We are predisposed to classifying art – it almost seems as if a work can only be valid if it fits into a particular category. Four Daughters is a film that actively shows disdain for this concept, as it is nearly impossible to pinpoint it to a particular style, genre or even artistic movement. Ben Hania is a truly original filmmaker, someone who has gradually and methodically been breaking down the boundaries between fact and fiction, making it clear that these are not binary concepts but rather can be interwoven in fascinating and meaningful ways, which lays the groundwork for a truly audacious work of experimental storytelling.

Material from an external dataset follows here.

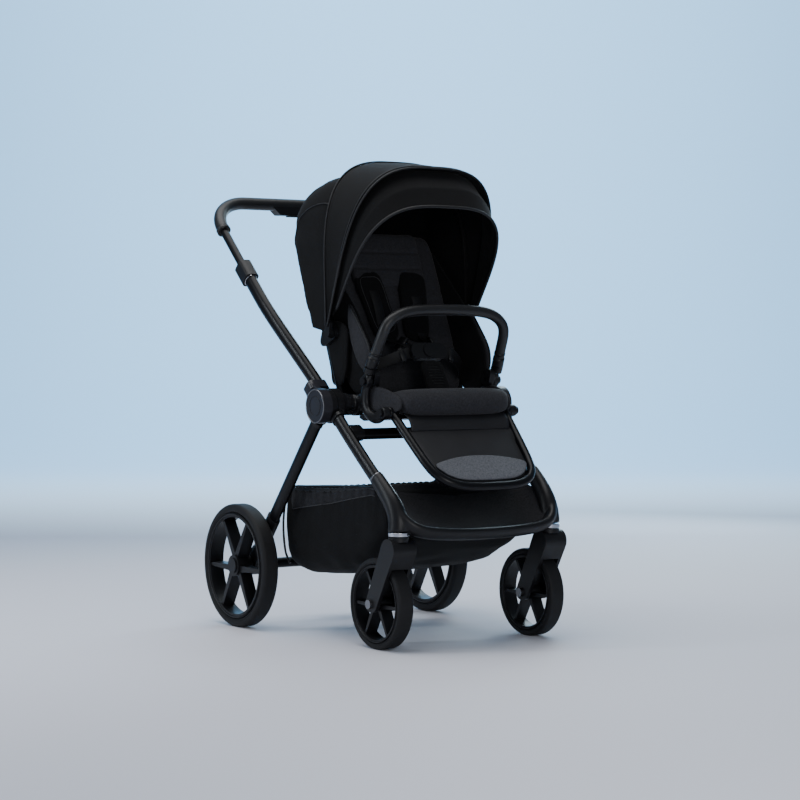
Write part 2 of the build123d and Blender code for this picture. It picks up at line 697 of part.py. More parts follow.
under = canopy_skin + 0.8
visor = hood([(bow_front - 3, canopy_r - under - 1, canopy_half - under, canopy_corner),
              (visor_angle, visor_r, canopy_half - under, canopy_corner)], canopy_skin)
save(visor, "canopy_visor")

rear_half = canopy_half - 2 * under
roof_z = 1046.0
roof_corner = 125.0
rear_outline = [(canopy_y + 4, canopy_z + 18), (canopy_y + 4, roof_z), (300, 1032), (366, 996),
                (394, 950), (392, 905), (378, 852), (352, 790), (326, 725), (316, canopy_z + 18)]


def arch(half, top, corner):
    """Front-view arch, extruded along the stroller."""
    with BuildSketch(Plane(origin=at(0, 500, 0), x_dir=(1, 0, 0), z_dir=(0, -1, 0))) as outline:
        with BuildLine():
            Polyline((-half, 600), (-half, top), (half, top), (half, 600), close=True)
        make_face()
        fillet(outline.vertices().group_by(Axis.Z)[-1], corner)
    extrude(outline.sketch, amount=400, mode=Mode.INTERSECT)


with BuildPart() as rear_hollow:
    side_profile(rear_half, (canopy_y - 5, canopy_z), (canopy_y - 5, roof_z), *[
        (y - canopy_skin, z - canopy_skin * 0.5) for y, z in rear_outline[2:-1]], (306, canopy_z))
    arch(rear_half - canopy_skin, roof_z - canopy_skin, roof_corner - canopy_skin)
with BuildPart() as canopy_rear:
    side_profile(rear_half, *rear_outline)
    arch(rear_half, roof_z, roof_corner)
    add(rear_hollow.part, mode=Mode.SUBTRACT)
save(canopy_rear, "canopy_rear")

hinge_r = 11.0
with BuildPart() as clips:
    for name, s in sides:
        link(s * (frame_x + back_tube_r + 0.3), s * (rear_half - canopy_skin - gap),
             (canopy_y, canopy_z, 15), (*back_point(176, back_board), 12),
             (canopy_y + 24, canopy_z + 30, 8))
    add(canopy_rear.part, mode=Mode.SUBTRACT)
save(clips, "canopy_clips")

with BuildPart() as hinges:
    for name, s in sides:
        rod(s * (rear_half - canopy_skin), s * (canopy_half - gap), canopy_y, canopy_z, hinge_r)
        link(s * (rear_half + 1), s * (canopy_half - gap), (canopy_y, canopy_z, 10),
             (*polar(canopy_y, canopy_z, 19, 100), 10))
save(hinges, "canopy_hinges")

# ---- bumper bar -------------------------------------------------------------------
bumper_half = [(bumper_x, ring_y - 14, ring_z + 30), (bumper_x - 4, 64, 652),
               (bumper_x - 12, 43, 722), (bumper_x - 66, bumper_top_y, bumper_top_z)]
with BuildPart() as bumper:
    with BuildLine() as bumper_line:
        pts = bumper_half + [(-x, y, z) for x, y, z in reversed(bumper_half)]
        FilletPolyline(*[at(*p) for p in pts], radius=34)
    round_tube(bumper_line.line, bumper_r)
save(bumper, "bumper_bar")

with BuildPart() as bumper_ends:
    for name, s in sides:
        link(s * (bumper_x - 23.5), s * (arm_x - arm_wall - gap), (ring_y, ring_z, 15), (ring_y - 8, ring_z + 14, 11))
        with BuildSketch(Plane(origin=at(s * bumper_x, ring_y - 14, ring_z + 30), x_dir=(1, 0, 0),
                               z_dir=(0, 64 - ring_y + 14, 652 - ring_z - 30))) as cuff:
            Circle(bumper_r + 1.5)
        extrude(cuff.sketch, amount=-12)
        rod(s * (bumper_x - 30), s * arm_x, ring_y, ring_z, button_r + fit, Mode.SUBTRACT)
    add(bumper.part, mode=Mode.SUBTRACT)
save(bumper_ends, "bumper_ends")

# ---- leg rest ---------------------------------------------------------------------
rest_y1 = rest_y - rest_len * cos(radians(rest_angle))
rest_z1 = rest_z - rest_len * sin(radians(rest_angle))
rest_top = (rest_y - 12 * cos(radians(rest_angle)), rest_z - 12 * sin(radians(rest_angle)))
with BuildPart() as rest_frame:
    with BuildLine() as rest_line:
        FilletPolyline(at(-rest_half, *rest_top), at(-rest_low_half, rest_y1, rest_z1),
                       at(rest_low_half, rest_y1, rest_z1), at(rest_half, *rest_top), radius=34)
    round_tube(rest_line.line, rest_tube_r)
    for name, s in sides:
        rod(s * (rest_half - 9), s * (rest_half + 11.5), rest_y, rest_z, 13)
        rod(s * (rest_half - 10), s * (rest_half + 12), rest_y, rest_z, button_r + fit, Mode.SUBTRACT)
save(rest_frame, "leg_rest_frame")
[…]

Even in terms of its emotional content, this film is quite remarkable – based on the premise, you would be safe to assume that it would be a sombre affair (and the third act is deeply unsettling), but there are well-placed moments of humour that temporarily alleviate the tension and allow the film to showcase a broader perspective on the lives of these women, showing their trials and tribulations in vibrant, meaningful detail. Steadily moving through the past and present, often at the same time, Four Daughters is a unique and captivating experience that gives the viewer an intimate glimpse into the daily routine of this family, placing emphasis on their shared and individual trauma, as well as their journey to understanding the sudden and inexplicable changes that occurred years previously, which caused wounds that have yet to heal. It is a moving, striking piece of cinema that both enlightens and challenges, and once again serves as a resounding testimony to Ben Hania’s immense talents as a storyteller and observer of the human condition.